Pearl Moore worked as a seamstress at the old Federal Outfitting Co. store at 924 10th St.

Through her research, Lancaster learned the store had opened in 1922 as one of a chain that began in Stockton and expanded to 22 stores.

During the Great Depression, it was one of the few stores that offered a credit option.

The store moved twice, staying on 10th Street each time. The name at some point was altered to The Federal (dropping the Outfitting Co.) and eventually became part of the Spiegel's chain. Spiegel's eventually closed all of its stores and went catalog only by the mid-1950s.

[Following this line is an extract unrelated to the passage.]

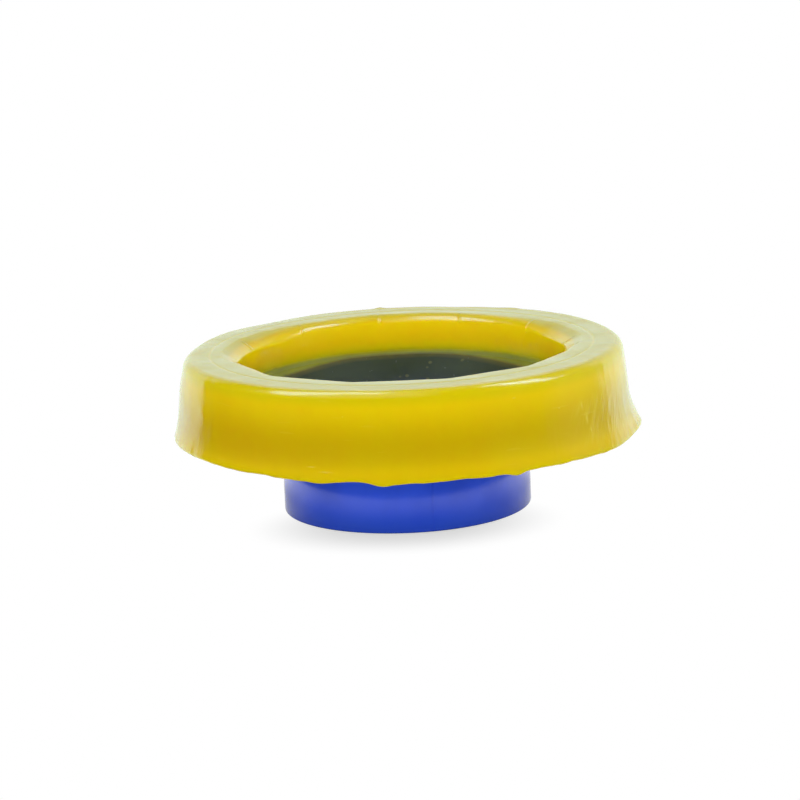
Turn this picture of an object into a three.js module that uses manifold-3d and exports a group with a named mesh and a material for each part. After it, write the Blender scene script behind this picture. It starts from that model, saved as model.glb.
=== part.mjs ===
// A toilet pan seal: a moulded wax ring cast round the flange of a plastic horn.
// The ring is squeezed between the pan's outlet and the floor flange, and the horn's
// sleeve guides the outlet into the soil pipe.
// Millimetres, +Z up. The origin is the centre of the sleeve's foot, on which the seal stands.

import * as THREE from "three";
import { mergeVertices } from "three/addons/utils/BufferGeometryUtils.js";
import Module from "manifold-3d";

const wasm = await Module();
wasm.setup();

// Plastic horn: sleeve, funnel and flange, moulded in one wall of even thickness.
const sleeveRadius = 35; // outside, to enter a 3 inch pipe
const sleeveLength = 21.4; // from the foot to the wax
const hornWall = 1.8;
const footRound = 0.5;
const funnelStart = 2.5; // how far inside the wax the sleeve begins to open
const funnelMouthRadius = 48; // at the middle of the wall, where the funnel meets the flange
const hornBend = 3.2; // rounding of both bends, at the middle of the wall
const flangeRadius = 58;
const keyHoleCount = 12;
const keyHoleRadius = 2.5;
const keyHoleCircle = 53.5; // radius of the circle that the holes lie on

// Wax ring.
const waxHeight = 24.2;
const waxTopRadius = 62.1; // side wall, at the shoulder
const waxFootRadius = 65.5; // side wall, at the lip
const boreRadius = 46;
const shoulderRound = 2.8;
const boreRound = 3;
const flangeCover = 10; // wax above the flange
const partingRadius = 54; // the mould's parting line on the top face
const partingWidth = 0.9;
const partingDepth = 0.25;
const bondGap = 0.3; // clearance of the wax from the horn

// Lip at the wax's lower edge, where the mould let flash out.
const lipWidth = 4.2; // the ring's flat underside ends this far inside the edge
const lipRound = 0.7;
const lipReach = 6.5; // how far up the side wall the flash pulls the lip
const flashMarks = [
  // Where the lip was left shallow, and the widest tongue of flash.
  { at: 203, spread: 30, lift: 1.9, reach: -0.3 },
  { at: 358, spread: 13, lift: 0.5, reach: 1.2 },
  // Beads.
  { at: 30, spread: 9, lift: -0.5, reach: 0.3 },
  { at: 66, spread: 7, lift: -0.7, reach: 0.2 },
  { at: 101, spread: 11, lift: -0.4, reach: 0.4 },
  { at: 139, spread: 8, lift: -0.6, reach: 0.2 },
  { at: 247, spread: 6, lift: -0.5, reach: 0.2 },
  { at: 265, spread: 6, lift: -0.8, reach: 0.3 },
  { at: 297, spread: 6, lift: -0.7, reach: 0.2 },
  { at: 333, spread: 10, lift: -0.7, reach: 0.3 },
];
const rippleCount = 17; // small waves along the lip
const rippleHeight = 0.14;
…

When the store closed, Pearl got the wall clock and gave it to Vera Kruse, who took it home to Whittier.

Now that the family no longer needs it, Wesley decided the clock should be returned Modesto. But to whom?

He'd met Bee reporter Garth Stapley three years ago, striking up a conversation while they were visiting a Modesto cemetery. So Kruse contacted Stapley, who passed on Kruse's contact information to me. I e-mailed folks at the McHenry Museum. Lancaster contacted Kruse and began her research into the store's history.

He offered to bring the clock to Modesto and presented it to officials Wednesday morning during a docent meeting.

Brad Moore and Cheryl Moore Ketner of Modesto, two of Pearl Moore's grandchildren, attended.

The clock, Kruse said, works just fine.

Wayne Mathes, who heads the McHenry Museum and McHenry Mansion, said the clock will become part of the old store exhibit near the gift shop.

"We're going to hang it on the wall with a photograph of the (Federal) store and something explaining its history," Mathes said.

People occasionally offer artifacts that somehow left the city, he said.

"It doesn't happen that often, but it does happen," Mathes said.

For Wesley Kruse, bringing the clock back here made perfect sense.

"I just had a sense of completion," he said, minutes after handing it over. "It's where it belongs. It's back home."

A timepiece that represents a piece of time in Modesto.